United States involvement in World War I had a significant effect on the demographics of both Tacoma and its school system. The 1914 opening of the Panama Canal, and the 1917 establishment of Fort Lewis Air Force Base (Now Joint Base Lewis-McChord) resulted in a significant population increase in Tacoma and its surrounding areas. The Panama Canal succeeded in expanding business and industry associated with the Port of Tacoma, while Fort Lewis Air Force Base quickly became the largest in the United States at the time, consisting of 37,000 soldiers. From 1915 to 1920, enrollment in Tacoma Public Schools had rose from 14,211 to 18,023 (a 22% increase). To address the rapid growth of student population, the district school board debated between three possible educational models, all of which would have an effect on the future construction of schools. The models included the 8-4 system, the 6-6 system, and the 6-3-3 system. The 8-4 system, which was the typical model for schools prior to World War I, had grades one through eight in elementary schools with grades nine through 12 in high schools. The proposed 6-6 system advocated for grades one through six in elementary school, with grades seven through 12 in high school. The 6-3-3 system, which was eventually adopted, advocated for grades one through six in elementary school, grades seven through nine in middle school, and grades 10 through 12 in high school.
Promoting the transition to this new elementary, intermediate, high school model, Tacoma voters authorized a $2.4 million plan in 1923, which jump-started construction of six new intermediate schools and additions to several existing elementary schools. Jason Lee was the first intermediate school to be constructed, soon followed by James P. Stewart and Morton M. McCarver middle schools. Franklin B. Gault, Allan C. Mason, and Robert Gray middle schools were the last constructed, and all opened on the same day the following year.
The onset of World War II resulted in another significant population spike within Tacoma and its schools, as both the Port of Tacoma and Fort Lewis boomed with similar economic prowess as seen previously in World War I. From 1950 to 1956, public school enrollment shot from 22,157 to 29,778, illustrating a 26% increase. The overcrowding of aging elementary schools and need for construction in suburban areas prompted the school board to draft a new building campaign, which emphasized quick, cheap, and flexible school construction.
School Assignments: Stadium, Oakland, Science and Math Institute, Jason Lee, Meeker, Browns Point, Bryant, Crescent Heights, Grant, Lowell, McCarver, Northeast Tacoma, Stanley
Term expires: November, 2015
Carla Santorno is the superintendent for Tacoma Public Schools.
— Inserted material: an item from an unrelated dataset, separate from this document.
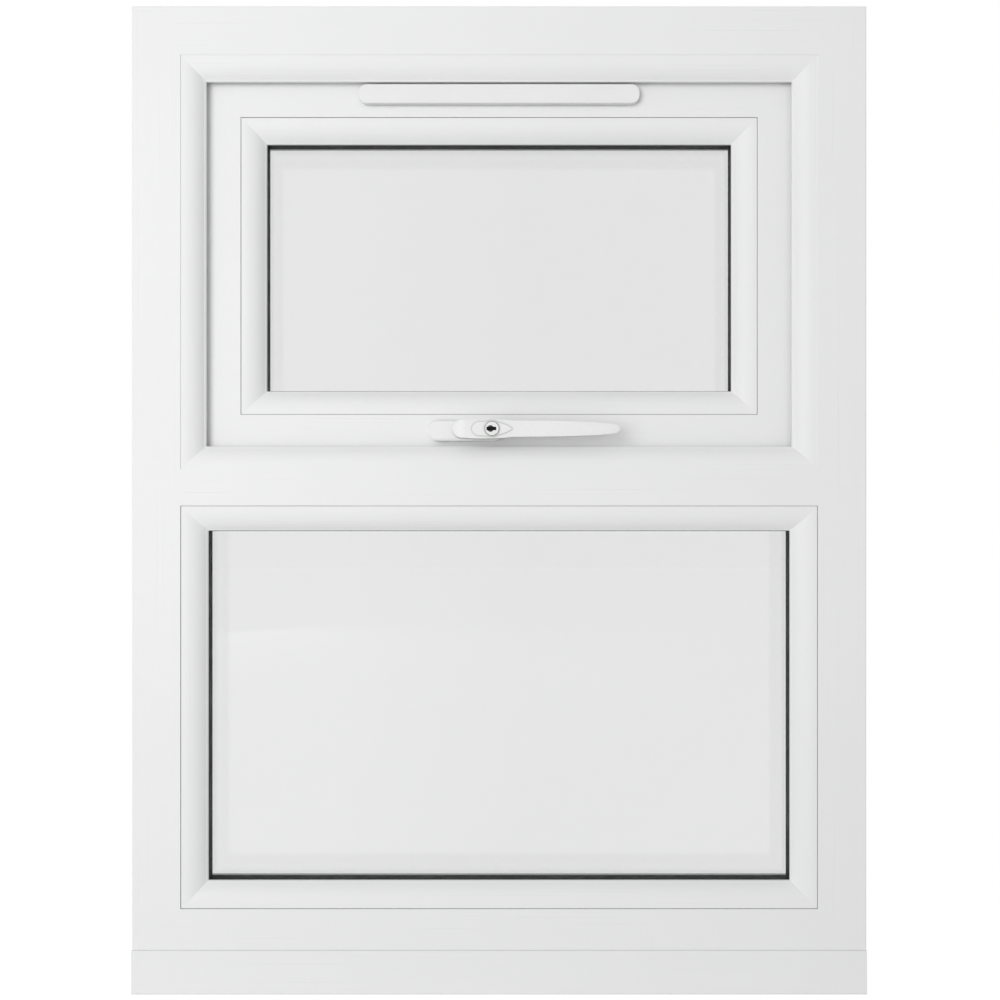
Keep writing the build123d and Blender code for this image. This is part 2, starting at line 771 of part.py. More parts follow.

Prior to moving into this role, Carla Santorno served as Interim Superintendent and Deputy Superintendent. Previously, Dr. Art Jarvis was superintendent.
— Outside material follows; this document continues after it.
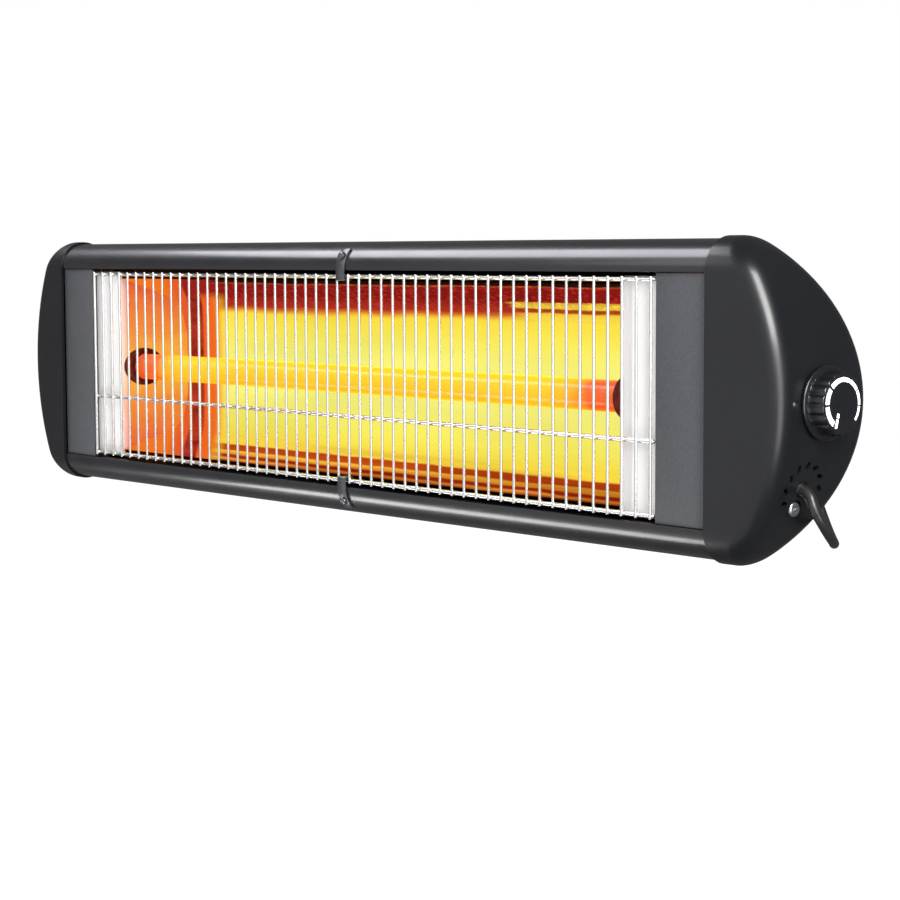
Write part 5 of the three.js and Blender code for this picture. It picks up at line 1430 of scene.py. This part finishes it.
def strain_relief():
    """The short smooth relief, and the neck and flange that hold it in the cap."""
    exit_at, axis = gland_exit()
    points = [exit_at + axis * d * MM for d, _ in RELIEF_FOOT]
    radii = [r * MM for _, r in RELIEF_FOOT]
    path = centripetal([exit_at + Vector(p) for p in GLAND_ROUTE], 16)
    path = [p for p in path if (p - exit_at).dot(axis) > 1.0 * MM]
    for i, point in enumerate(path):
        share = i / (len(path) - 1)
        points.append(point)
        radii.append(RELIEF_RADIUS - RELIEF_TAPER * min(1, share * 2.2))
    piece = make_piece("cord_relief", *sweep(points, radii, 28))
    return settle_in(piece, "rubber", "cord_gland", angle=50)


def plug():
    low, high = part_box("plug_body")
    middle = (low + high) / 2
    profile = [(0, 0), (17.7, 0), (18.5, 0.8), (18.5, 11.5), (17.8, 12.6), (17, 14)]
    for k in range(6):  # grip rings
        start, thinner = 15.5 + 2.6 * k, 0.12 * k
        profile += [(16.9 - thinner, start), (16.2 - thinner, start + 0.5)]
        profile += [(16.2 - thinner, start + 1.3), (16.8 - thinner, start + 1.8)]
    profile += [(15.6, 33), (13.5, 37), (9.6, 41), (8.3, 43)]
    for k in range(3):  # the ribs of its own strain relief
        start, thinner = 44 + 3 * k, 0.5 * k
        profile += [(7.9 - thinner, start), (7.2 - thinner, start + 0.6)]
        profile += [(7.2 - thinner, start + 1.6), (7.7 - thinner, start + 2.2)]
    profile += [(6.2, 53.6), (5.8, 54), (0, 54)]
    body = turned(in_mm(profile), (low.x, middle.y, middle.z), (1, 0, 0), 48)
    piece = make_piece("moulded_plug", *body)
    sides = (middle.y - PIN_REACH, middle.y + PIN_REACH)
    carve(piece, [rod_x(y, middle.z, PIN_HOLE, low.x - MM, low.x + 9 * MM) for y in sides])
    return settle_in(piece, "rubber", "plug_body", angle=30)


def plug_pin(node, name):
    low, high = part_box(node)
    centre = (low + high) / 2
    radius, reach = (high.y - low.y) / 2, high.x - low.x
    profile = [(0, 0), (radius * 0.5, 0.2 * MM), (radius * 0.85, 0.9 * MM), (radius, 2.2 * MM)]
    profile += [(radius, reach), (0, reach)]
    piece = make_piece(name, *turned(profile, (low.x, centre.y, centre.z), (1, 0, 0), 28))
    return settle_in(piece, "chrome", node, angle=40)


def tie_band():
    low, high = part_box("cord_tie")

    def loop(inset, radius):
        y0, y1, z0, z1 = low.y + inset, high.y - inset, low.z + inset, high.z - inset
        return round_line([(y0, z0), (y1, z0), (y1, z1), (y0, z1)], radius, 6, True)

    outer, inner = loop(0, 4 * MM), loop(TIE_SHEET, 3 * MM)
    around = ((outer, low.x), (outer, high.x), (inner, high.x), (inner, low.x))
    rings = [[(x, p[0], p[1]) for p in line] for line, x in around]
    piece = make_piece("tie_band", *loft(rings, wrap=True))
    soften(piece, 0.2 * MM)
    return settle_in(piece, "rubber", "cord_tie", angle=40)


class HEATER_OT_cord(bpy.types.Operator):
    """Lays the supply cord: out of the cap, round behind it, into a hank with its plug"""

    bl_idname = "heater.cord"
    bl_label = "Cord and Plug"

    def execute(self, context):
        sizes = context.scene.heater_cord
        points = centripetal(CORD_ROUTE, 6) + hank_points()[1:] + centripetal(PLUG_ROUTE, 6)
        kept = [Vector(points[0])]
        for point in points[1:]:
            if (Vector(point) - kept[-1]).length > CLOSEST:
                kept.append(Vector(point))
        cord = cord_curve("mains_cord", kept, sizes.diameter)
        cord.data.materials.append(finish_of("rubber"))
        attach(cord, "heater")
        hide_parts("supply_cord", "cord_hank", "plug_tail")
        relief = strain_relief()
        body = plug()
        pins = [plug_pin("plug_pin_a", "first_pin"), plug_pin("plug_pin_b", "second_pin")]
        band = tie_band()
        return {"FINISHED"}


# ---- Fasteners, inner pieces and wall bracket ---------------------------------------------------
class HEATER_OT_fasteners(bpy.types.Operator):
    """Builds the cap screws, the bracket screws and the tilt bolts"""

    bl_idname = "heater.fasteners"
    bl_label = "Fasteners"

    def execute(self, context):
        seat = Vector((SEAM + end_width(SCREW_Z) - SCREW_SEAT + CLEAR, SCREW_Y, SCREW_Z))
        sizes = (9 * MM, 2.6 * MM, 3.8 * MM, seat.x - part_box("right_cap_screw")[0].x)
        for side in (1, -1):
            end = end_of(side)
            at, inward = seat * Vector((side, 1, 1)), Vector((-side, 0, 0))
            cross_screw(f"{end}_end_screw", f"{end}_cap_screw", "steel", at, inward, sizes)
        for end in ("left", "right"):
            for letter in ("a", "b"):
                node = f"{end}_lug_screw_{letter}"
                low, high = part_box(node)
                seat = Vector(((low.x + high.x) / 2, high.y - 2.4 * MM, 0))
                sizes = (7.5 * MM, 2.4 * MM, 3.8 * MM, seat.y - low.y)
                name = f"{end}_bracket_screw_{letter}"
                cross_screw(name, node, "steel", seat, Vector((0, -1, 0)), sizes)
            dressed_copy(f"{end}_tilt_bolt", f"{end}_hinge_bolt", "steel", 0.25 * MM)
            dressed_copy(f"{end}_tilt_nut", f"{end}_hinge_nut", "steel", 0.25 * MM)
        return {"FINISHED"}


class HEATER_OT_brackets(bpy.types.Operator):
    """Builds the wall rail and the brackets that the heater tilts on"""

    bl_idname = "heater.brackets"
    bl_label = "Wall Brackets"

    def execute(self, context):
        dressed_copy("wall_rail", "slotted_wall_rail", "satin_black", 0.5 * MM)
        for end in ("left", "right"):
            dressed_copy(f"{end}_lug_bracket", f"{end}_swing_bracket", "satin_black", 0.4 * MM)
        return {"FINISHED"}


INNER_PIECES = {
    "steel": {
        "right_end_frame": "right_frame_plate",
        "left_end_frame": "left_frame_plate",
        "right_holder_bracket": "right_cup_bracket",
        "left_holder_bracket": "left_cup_bracket",
        "right_tube_stud": "right_terminal_stud",
        "left_tube_stud": "left_terminal_stud",
        "regulator_shaft": "control_shaft",
        "regulator_nut": "control_nut",
        "cord_clamp": "inner_cord_clamp",
    },
    "bakelite": {"regulator_body": "control_case", "thermal_cutout": "safety_cutout"},
    "pale_plastic": {"terminal_block": "connection_block"},
    "wire_sleeve": {
        "right_feed_wire": "right_sleeve",
        "left_feed_wire": "left_sleeve",
        "cutout_wire": "cutout_sleeve",
        "regulator_lead": "control_sleeve",
    },
    "rubber": {"inner_cord": "sheathed_cord"},
}
ALREADY_ROUND = ("wire_sleeve", "rubber")  # wires and cord, whose edges stay as they are


class HEATER_OT_inner_pieces(bpy.types.Operator):
    """Builds the frames, the control, the terminals and the wiring inside"""

    bl_idname = "heater.inner_pieces"
    bl_label = "Inner Pieces"

    def execute(self, context):
        for finish, pieces in INNER_PIECES.items():
            edge = 0 if finish in ALREADY_ROUND else 0.15 * MM
            for node, name in pieces.items():
                dressed_copy(node, name, finish, edge)
        return {"FINISHED"}


# ---- Stage --------------------------------------------------------------------------------------
CAMERA_AT = (1.2356, -1.1200, 0.0874)
CAMERA_AZIMUTH, CAMERA_DROP, CAMERA_ROLL = 48.83, 5.025, -0.22  # degrees
FLOOR_REACH, FLOOR_GLOW = 9, 0.34  # half its side, and what it adds where it is seen
WORLD_LEVEL, WORLD_BEHIND = 0.78, 0.16  # its light, and its reflection on the wall's side
WORLD_FADE = (-0.74, -0.5)  # over which directions in Y the reflection fades
SOFTBOXES = {  # where, towards, width, height, radiance, tint
    "strip softbox": ((-1.27, -0.6, 1.3), (-1.27, -0.6, 0.0), 1.45, 0.8, 9.5, (0.93, 0.94, 1)),
    "low softbox": ((-0.54, -0.48, -0.58), (-0.54, -0.48, 0.0), 0.78, 0.2, 11.0),
    "left softbox": ((-0.69, -1.25, 0.85), (0.33, -0.15, 0.0), 0.5, 0.5, 2.2),
    "upper right softbox": ((1.71, -0.74, 0.93), (0.4, -0.13, 0.03), 0.72, 0.9, 32.0),
    "right softbox": ((1.95, -0.73, -0.1), (0.4, -0.13, 0.0), 0.6, 1.0, 7.0),
}


def place_camera(lens):
    azimuth, drop, roll = (math.radians(a) for a in (CAMERA_AZIMUTH, CAMERA_DROP, CAMERA_ROLL))
    level = Vector((math.cos(azimuth), math.sin(azimuth), 0))
    flat = math.cos(drop)
    ahead = Vector((-math.sin(azimuth) * flat, math.cos(azimuth) * flat, -math.sin(drop)))
    upward = level.cross(ahead)
    right = level * math.cos(roll) + upward * math.sin(roll)
    top = upward * math.cos(roll) - level * math.sin(roll)
    camera = link("camera", bpy.data.cameras.new("camera"))
    camera.data.lens = lens
    camera.data.sensor_width = 36
    matrix = Matrix((right, top, -ahead)).transposed().to_4x4()
    matrix.translation = CAMERA_AT
    camera.matrix_world = matrix
    bpy.context.scene.camera = camera


def softbox(name, at, toward, wide, high, radiance, tint=(1, 1, 1)):
    light = bpy.data.lights.new(name, "AREA")
    light.shape = "RECTANGLE"
    light.size, light.size_y = wide, high
    light.energy = radiance * math.pi * wide * high
    light.color = tint
    lamp = link(name, light)
    lamp.location = at
    lamp.visible_camera = False
    lamp.rotation_mode = "QUATERNION"
    lamp.rotation_quaternion = (Vector(toward) - Vector(at)).to_track_quat("-Z", "Y")


def white_world():
    """White to the eye; as a light it is level, and reflections fade on the wall's side."""
    world = bpy.data.worlds.new("studio")
    bpy.context.scene.world = world
    world.use_nodes = True
    sky = Nodes(world.node_tree)
    path = sky.node("LightPath").outputs
    toward = sky.parts(sky.node("TexCoord").outputs["Generated"])["Y"]
    shiny = sky.between(toward, 1.0, WORLD_BEHIND, *WORLD_FADE)
    shiny = sky.math("MULTIPLY", path["Is Glossy Ray"], shiny)
    rest = sky.math("MULTIPLY", sky.math("SUBTRACT", 1.0, path["Is Glossy Ray"]), WORLD_LEVEL)
    seen = sky.math("MAXIMUM", path["Is Camera Ray"], path["Is Transmission Ray"])
    strength = sky.math("MAXIMUM", seen, sky.math("MAXIMUM", shiny, rest))
    background = world.node_tree.nodes["Background"].inputs
    sky.join(background["Strength"], strength)
    sky.join(background["Color"], (1, 1, 1, 1))


def pale_floor(drop):
    near, far = -FLOOR_REACH, FLOOR_REACH
    corners = [(near, near, -drop), (far, near, -drop), (far, far, -drop), (near, far, -drop)]
    floor = make_piece("floor", corners, [(0, 1, 2, 3)])
    paper = Finish("pale floor", specular_ior_level=0.0, emission_color=(1, 1, 1))
    paper.varied((0.86, 0.86, 0.86), 0.01, 0.5, 0.9, 0.02)
    path = paper.node("LightPath").outputs
    seen = paper.math("MAXIMUM", path["Is Camera Ray"], path["Is Glossy Ray"])
    seen = paper.math("MAXIMUM", seen, path["Is Transmission Ray"])
    paper.feed("Emission Strength", paper.math("MULTIPLY", seen, FLOOR_GLOW))
    floor.data.materials.append(paper.material)
    floor.visible_glossy = False


class HEATER_OT_stage(bpy.types.Operator):
    """Places the camera, the pale floor, the soft lights and the white surroundings"""

    bl_idname = "heater.stage"
    bl_label = "Camera, Floor and Light"

    def execute(self, context):
        stage = context.scene.heater_stage
        place_camera(stage.lens)
        pale_floor(stage.floor_drop)
        for name, settings in SOFTBOXES.items():
            softbox(name, *settings)
        white_world()
        context.scene.view_settings.view_transform = "Standard"
        return {"FINISHED"}


# ---- Panel and running --------------------------------------------------------------------------
STEPS = [
    HEATER_OT_stage,
    HEATER_OT_cord,
    HEATER_OT_housing,
    HEATER_OT_end_caps,
    HEATER_OT_reflector,
    HEATER_OT_guard,
    HEATER_OT_knob,
    HEATER_OT_fasteners,
    HEATER_OT_brackets,
    HEATER_OT_inner_pieces,
]
GROUPS = {
    "heater_housing": HousingSizes,
    "heater_guard": GuardSizes,
    "heater_knob": KnobSizes,
    "heater_cord": CordSizes,
    "heater_colours": HeaterColours,
    "heater_stage": StageSettings,
}


class HEATER_PT_panel(bpy.types.Panel):
    """Lists the heater's builders"""

    bl_idname = "HEATER_PT_panel"
    bl_label = "Electric Bar Heater"
    bl_space_type = "VIEW_3D"
    bl_region_type = "UI"
    bl_category = "Heater"

    def draw(self, context):
        for step in STEPS:
            self.layout.operator(step.bl_idname)


def register():
    for group in GROUPS.values():
        bpy.utils.register_class(group)
    for name, group in GROUPS.items():
        setattr(bpy.types.Scene, name, PointerProperty(type=group))
    for step in STEPS:
        bpy.utils.register_class(step)
    bpy.utils.register_class(HEATER_PT_panel)


def unregister():
    bpy.utils.unregister_class(HEATER_PT_panel)
    for step in reversed(STEPS):
        bpy.utils.unregister_class(step)
    for name in GROUPS:
        delattr(bpy.types.Scene, name)
    for group in reversed(list(GROUPS.values())):
        bpy.utils.unregister_class(group)


def main():
    register()
    for step in STEPS:
        area, call = step.bl_idname.split(".")
        getattr(getattr(bpy.ops, area), call)()


if __name__ == "__main__":
    main()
Reaching a graduation rate of 82.6%, the Tacoma School District's Class of 2015 witnessed its most successful year since the State began tracking the statistic in 2003. This year has also marked the fifth straight year of increased graduation, pointing to improved efforts by educators across district to promote academic excellence and higher education. The school board's goal of reaching 85% graduation by 2020 came after criticisms back in 2007, which labeled Tacoma high schools as "dropout factories," with graduation rates as low as 55%. However, a new school board focus in closing the graduation gap, particularly among minority students, has led to a district wide rate of 82.6% that significantly exceeds the statewide average of 77.2%.
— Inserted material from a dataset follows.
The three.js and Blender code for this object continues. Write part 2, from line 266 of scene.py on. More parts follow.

A number of factors can be attributed to this increase, including the hard work of faculty, new indicators of student success, and a greater emphasis on promoting a culture geared towards pursuing a higher education. The Tacoma School District has begun tracking ninth graders who are failing classes in hopes of addressing concerns early, while local colleges and community organizations have increased the support and mentoring for those of troubled socioeconomic backgrounds.
According to the round table of South Sound athletic directors, funding has been a primary concern in the ability of schools to maintain and improve their athletic programs. Terry Jenks, athletic director of Curtis High School, mentions increasing difficulty in finding quality coaches, as schools remain unable to offer salaries to make coaching a full-time job that accounts for cost-of-living increases. There has also been a recorded decrease in attendance at sporting events, which Puyallup high school AD Rick Wells attributes to an offering of more sports, but fewer people interested in them individually. Decreased attendance is also supported by the rise of social media, where students have the opportunity to catch up on scores and highlights without being present at the games itself. Also mentioned is an increase of poverty, resulting in less students who have personal transportation and are able to travel to games and events on their own accord.